When Abloh and Kanye West visited Paris Fashion Week in 2009, they famously posed outside the Comme des Garçons show in extravagant outfits. Back then, they were newcomers: foreigners in a world of high fashion that was, and still is, lacking in diversity. But fresh with his architectural and hip-hop references, Virgil Abloh plunged into the archives of streetwear and started building it up for the runway. Pyrex Vision, his first brand, screen printed relatively cheap Ralph Lauren shirts with bold graphics and resold them for eye-watering prices. After selling through his stock, Abloh shuttered the brand, deeming it an artistic experiment that had run its course.

It wasn’t long before Abloh established an even greater impact on the world of fashion. Founded in 2013, Off-White became a behemoth. Its quotation marks, iconic fonts and graphics are recognizable anywhere, constantly bootlegged for all kinds of different merchandise. Virgil Abloh built a luxury streetwear brand, placing graphic sweatshirts alongside the conventional leather handbags on runways. He became one of the most in-demand designers. 

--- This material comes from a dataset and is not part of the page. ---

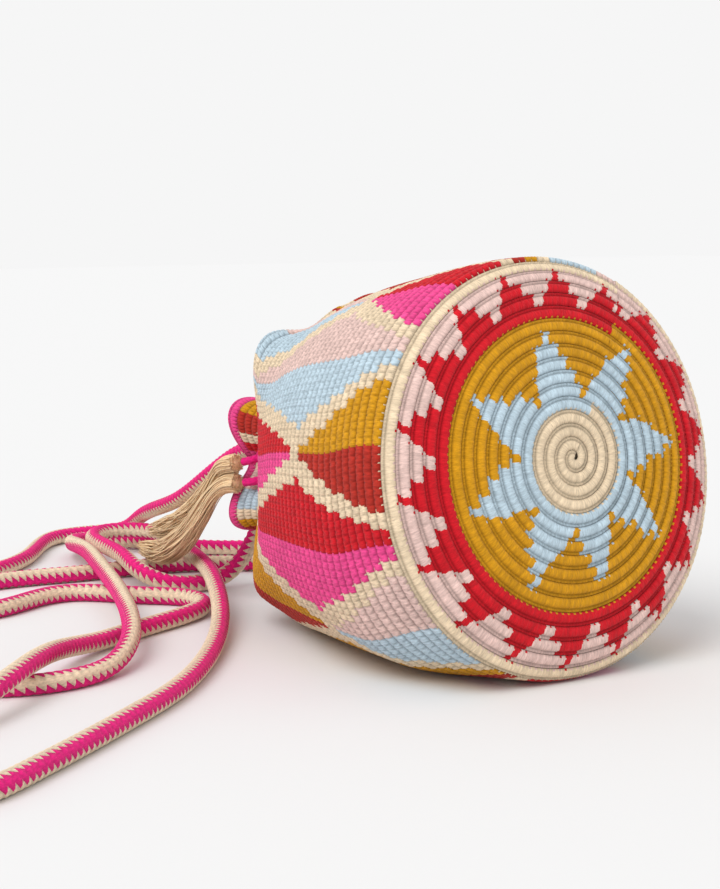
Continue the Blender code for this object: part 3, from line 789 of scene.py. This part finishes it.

The fashion world finally noticed, and he became the first Black man to lead iconic French brand Louis Vuitton’s menswear collection. His appointment made waves in the fashion sphere and set an important precedent. Virgil Abloh’s premature passing leaves Balmain’s Olivier Rousteing as the only Black designer at the helm of a major European luxury fashion house: We can hope that his and Virgil’s success will encourage more diversity in future hirings.

Later into his career, Abloh moved toward purely artistic endeavors, curating an exhibition that traveled through the world’s biggest modern art museums. I had the privilege of seeing Abloh’s “Figure of Speech” exhibition at Boston’s Institute of Contemporary Art a few months back, and it struck me as remarkable. Virgil chose to display prototype shoes alongside conventional installations, designating them both as art pieces in their own right. Abloh even presented products he created for Nike and furniture giant IKEA, giving trivial objects such as rugs and shoes artistic value through a process that was entirely his own.

Abloh hijacked architectural and modernist design concepts and injected them onto these products. For example, a rug he designed for IKEA, printed with a giant receipt on the rug itself in a tasteful “mise en abyme.” Virgil was criticized due to the lack of apparent originality in his work, but seeing potential in such simple ideas and brilliantly making them into a commercially viable product is a genuine artistic achievement. Indeed, his IKEA rug features the actual retail price of the rug as part of its print, which acts into an implicit, albeit potent, criticism of consumerism when the carpet sells for six times that price on specialized marketplaces.

Following in the footsteps of artist Jean-Michel Basquiat, who is often credited with having opened the door of contemporary art museums to ‘street art,’ Abloh has further pried open that same door. He built up streetwear and street culture into a new artistic genre, a duality that Abloh injected into its philosophy. He purposefully created scarcity and desirability, whereby buying an Off-White piece made you purchase a part of Abloh’s art. The fashion items you wearand the sculptures you look at in museums are one and the same, with catwalks becoming as effective a forum for exhibitions as conventional art centers. 

Abloh blended the strictly defined borders between the design and marketing of his products, making retail elements such as the iconic Off-White tag an inherent part of his creations. Customers that wear Off-White are in many ways living billboards for the brand. However, Abloh’s symbolism prevents these items from just being boring monograms or tacky logos, instead turning them into statements of their own.